As the title implies, Red Eye is set aboard a commercial airliner making an overnight flight from west to east. Craven wastes little time in establishing the central character, Lisa Reisert (Rachel McAdams, persuasive in her first leading role), a hotel manager returning home from Texas to Miami after the funeral of her grandmother, her relationship with her overprotective father, Joe Reisert (a streamlined, dark haired Brian Cox, post-Atkins diet). During a flight delay (our nation’s commercial airlines fare poorly here and neither do harried business travelers), Lisa meets an enigmatic stranger, Jack Rippner (Cillian Murphy, aptly cast). Scenes follow that hint at a potential romance between the two characters (what, in a romantic drama or comedy is commonly referred to as “meeting cute”). Given Wes Craven’s involvement in the film, his critical and general reputation, and the marketing campaign, audiences will have a different set of expectations in mind when entering the movie theater. Overall, their expectations will be met (and then some).

After finding themselves in adjoining seats, Jack reveals his identity (hint, he shares a profession with Tom Cruise’s character, Vincent, in last year’s Collateral) and his nefarious plans which, in short order, involve trading a life close to Lisa with the life of a federal official, Charles Keefe (Jack Scalia), the Deputy Secretary of Homeland Security. Predictably, the identity of Jack’s employers remains murky, somehow related to a nebulous terrorist group(s). Red Eye then turns on a classic moral dilemma with the central character forced to choose between saving one person’s life but not both (since this is a made-in-Hollywood, the solution to the dilemma involves the central character as action hero, racing against time and her antagonist to save both lives).

As such, Red Eye will remind audiences of the central dilemma that provides the central plot dynamic in the already mentioned Collateral and Nick of Time. In Collateral, the central character, forced against his will to drive an assassin around Los Angeles on his nightly rounds, faces a choice between self-preservation and somehow thwarting the assassin. It’s only when his focus shifts from self-preservation to saving at least one of the assassin’s targets, and thus putting his own life at risk, that he stands a chance of defeating the assassin (credible, not really, but that’s more the fault of Collateral’s believability-stretching, or for some, believability-shattering premise). Directed by John Badham, Nick of Time is the closer analogue. There, the central character, played by Johnny Depp, is coerced into taking an active role in an assassination plot (he’s asked to kill a state governor in exchange for his daughter’s life). In Red Eye, Lisa’s captor demands that she facilitate placing the government official in harm’s way (her conscience still balks, however, at this lesser involvement). This dilemma and its non-obvious solution alone promises tension and suspense, both of which Red Eye, guided by Craven’s assured, unobtrusive direction, delivers.

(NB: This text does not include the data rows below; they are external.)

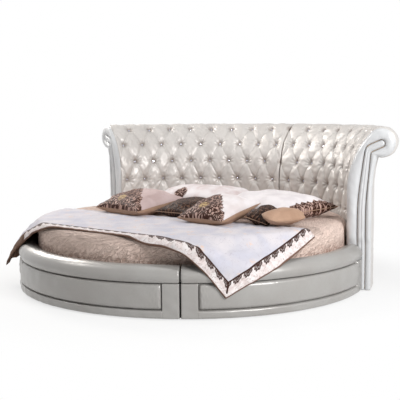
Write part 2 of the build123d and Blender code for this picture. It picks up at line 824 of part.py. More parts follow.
slat_pitch = 2 * slat_reach / (slat_count - 1)
slats = [slat(row * slat_pitch - slat_reach, side) for row in range(slat_count) for side in (-1, 1)]
nodes["slats"] = Compound(children=[each.solid() for each in slats])

beam_length = 2 * (rail_inner - bearer_width - beam_end_gap)
beam_bottom = slat_bottom - beam_height
nodes["middle_beam"] = Pos(0, 0, slat_bottom) * Box(
    beam_width, beam_length, beam_height, align=(Align.CENTER, Align.CENTER, Align.MAX)
)
hangers = [beam_hanger(side) for side in (-1, 1)]
nodes["beam_hangers"] = Compound(children=[hanger.solid() for hanger in hangers])
leg_places = (-leg_spacing, 0, leg_spacing)
legs = [upright(leg_radius, 0, y, glide_height, beam_bottom) for y in leg_places]
nodes["middle_legs"] = Compound(children=[leg.solid() for leg in legs])

# Glides under the middle legs, the segments and the headboard
glides = [upright(leg_glide_radius, 0, y, 0, glide_height) for y in leg_places]
glide_turn_shares = (0.08, 0.36, 0.64, 0.92)
foot_middle = (face_board_front + back_board_back) / 2
for start, radius in ((front_left, rail_middle), (front_right, rail_middle), (right_end, foot_middle)):
    for share in glide_turn_shares:
        place = at(start + share * sector_span, radius, 0)
        glides.append(upright(glide_radius, place.X, place.Y, 0, glide_height))
        if start != front_left:
            glides.append(upright(glide_radius, -place.X, place.Y, 0, glide_height))
nodes["glides"] = Compound(children=[glide.solid() for glide in glides])

# Mattress and bedding
mattress_bottom = slat_top + soft_gap
mattress_outline = outline(
    [
        (0, mattress_bottom),
        (mattress_radius, mattress_bottom),
        (mattress_radius, mattress_bottom + mattress_thickness),
        (0, mattress_bottom + mattress_thickness),
    ],
    [0, mattress_bottom_edge, mattress_top_edge, 0],
)
nodes["mattress"] = revolve(Plane.XZ * mattress_outline, Axis.Z)
spread_space = outline(
    [
        (0, mattress_bottom),
        (mattress_radius + soft_gap, mattress_bottom),
        (mattress_radius + soft_gap, spread_top - spread_thickness),
        (0, spread_top - spread_thickness),
    ],
    [0, 0, mattress_top_edge + soft_gap, 0],
)
spread_hem = mattress_bottom + mattress_bottom_edge
spread_shape = outline(
    [(0, spread_hem), (spread_radius, spread_hem), (spread_radius, spread_top), (0, spread_top)],
    [0, 0, mattress_top_edge + soft_gap + spread_thickness, 0],
)
nodes["bedspread"] = revolve(Plane.XZ * (spread_shape - spread_space), Axis.Z)
nodes["throw"] = make_throw()
make_pillows([nodes["bedspread"], nodes["throw"]])

for node_name, node in nodes.items():
    export_step(node, f"parts/{node_name}.step")
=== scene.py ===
"""Round upholstered bed: pearl leatherette base and buttoned headboard, with its bedding."""
import logging
from collections.abc import Callable, Sequence
from dataclasses import dataclass, field
from enum import Enum
from math import asin, atan2, cos, degrees, pi, radians, sin, sqrt, tan

import bmesh
import bpy
import numpy as np
from mathutils import Matrix, Vector


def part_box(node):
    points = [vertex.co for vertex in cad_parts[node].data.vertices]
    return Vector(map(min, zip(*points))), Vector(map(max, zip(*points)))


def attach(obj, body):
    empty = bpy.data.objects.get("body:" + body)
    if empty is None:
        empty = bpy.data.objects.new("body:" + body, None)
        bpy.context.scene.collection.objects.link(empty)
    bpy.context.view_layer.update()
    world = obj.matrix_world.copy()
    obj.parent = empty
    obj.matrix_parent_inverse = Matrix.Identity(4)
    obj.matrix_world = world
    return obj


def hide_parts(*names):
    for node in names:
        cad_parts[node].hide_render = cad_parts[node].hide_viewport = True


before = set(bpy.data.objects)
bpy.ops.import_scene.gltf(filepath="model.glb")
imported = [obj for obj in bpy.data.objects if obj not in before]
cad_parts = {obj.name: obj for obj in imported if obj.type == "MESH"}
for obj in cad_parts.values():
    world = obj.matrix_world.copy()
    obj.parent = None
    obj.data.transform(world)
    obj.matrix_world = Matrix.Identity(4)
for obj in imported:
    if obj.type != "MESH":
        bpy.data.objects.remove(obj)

LOG = logging.getLogger("round_bed")
Array = np.ndarray
Pair = tuple[float, float]
Paint = tuple[float, float, float]
Material = bpy.types.Material
Mesh = bpy.types.Mesh
Node = bpy.types.Node
Socket = bpy.types.NodeSocket
Tree = bpy.types.NodeTree
WAVES = 7
CORD_SIDES = 8
CLOTH_GLOSS = 0.15
THREAD_HEIGHT = 0.0006

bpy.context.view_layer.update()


# Shared sizes, in metres

@dataclass(frozen=True)
class Rings:
    """Circles, heights and seams that several parts share."""

    mattress: float = 0.992
    spread: float = 1.0
    spread_top: float = 0.4256
    rim: float = 1.0003
    rail_outer: float = 1.080
    panel: float = 1.120
    crest: float = 0.290
    head: float = 1.022
    back: float = 1.168
    head_end: float = 18.0
    front_seam: float = -54.0
    half_seam: float = 0.004
    head_gap: float = 0.0003


RINGS = Rings()


# Small numeric helpers

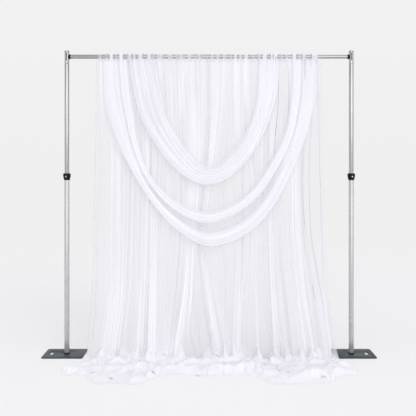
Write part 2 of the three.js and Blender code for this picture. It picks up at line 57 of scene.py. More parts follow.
class Value:
    """A socket that does sums."""

    def __init__(self, nodes, socket):
        self.nodes, self.socket = nodes, socket

    def sum(self, operation, other, swap=False):
        pair = (other, self) if swap else (self, other)
        return self.nodes.math(operation, *pair)

    def __add__(self, other):
        return self.sum("ADD", other)

    def __radd__(self, other):
        return self.sum("ADD", other, True)

    def __rsub__(self, other):
        return self.sum("SUBTRACT", other, True)

    def __mul__(self, other):
        return self.sum("MULTIPLY", other)

    def __rmul__(self, other):
        return self.sum("MULTIPLY", other, True)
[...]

Where Red Eye falters, however, can be, in part, traced to audience expectations, expectations guided by the marketing campaign, which suggests that the film’s action occurs in the confined, claustrophobic space inside an airliner. It does, but only partially. The third act converts Lisa from passive victim fighting to outwit and frustrate her tormentor into the “last girl” typical of slasher flicks (in other words, into action heroics). Her transformation, while more credible than the transformation of the central character in Collateral, occurs once the plane lands in Miami. Gone are the darkened, cramped spaces of the airplane crossing the continent at night, a near-perfect setting for a suspense thriller. In their place, Craven and Ellsworth open the action, substituting daytime scenes involving a frantic chase on foot and, later, the now standard cell phone calls hindered by signal or low battery problems (plot points played to better effect in last year’s underseen and underappreciated Cellular).

Viewers looking for meaty subtext about terrorism (and the futility of current methods in fighting terrorism) will be sorely disappointed. Instead, Jack’s employers are never described with any specificity and Jack is simply a mercenary-for-hire driven by greed not political ideology (the closest we get is a swarthy fellow vaguely coded as Middle Eastern aboard a fishing boat and an unfamiliar language spoken by several men) and the reason behind targeting a second-level government official in the real world is also left frustratingly vague (and, ultimately, unconvincing). There's also a brief denouement that runs counter to common sense, given the central character's unwilling participation in the assassination plot. Still, for an almost context- or subtext-free film (we do get a few, lightweight jabs at self-help books and their avid, easily influenced readers), Craven, working from Ellsworth’s taut, effective script, smartly ensures that Red Eye'spacing never flags or stumbles.

Ultimately, Red Eye is the kind of modestly budgeted, efficiently directed thriller that has become a rarity in today's Hollywood, with its focus on big-budget, action-oriented, effects-heavy films, especially during the prime summer months. Given the declining box-office results of recent A-level studio efforts, it's likely the tide has turned toward films that will follow Red Eye's formula for commercial success.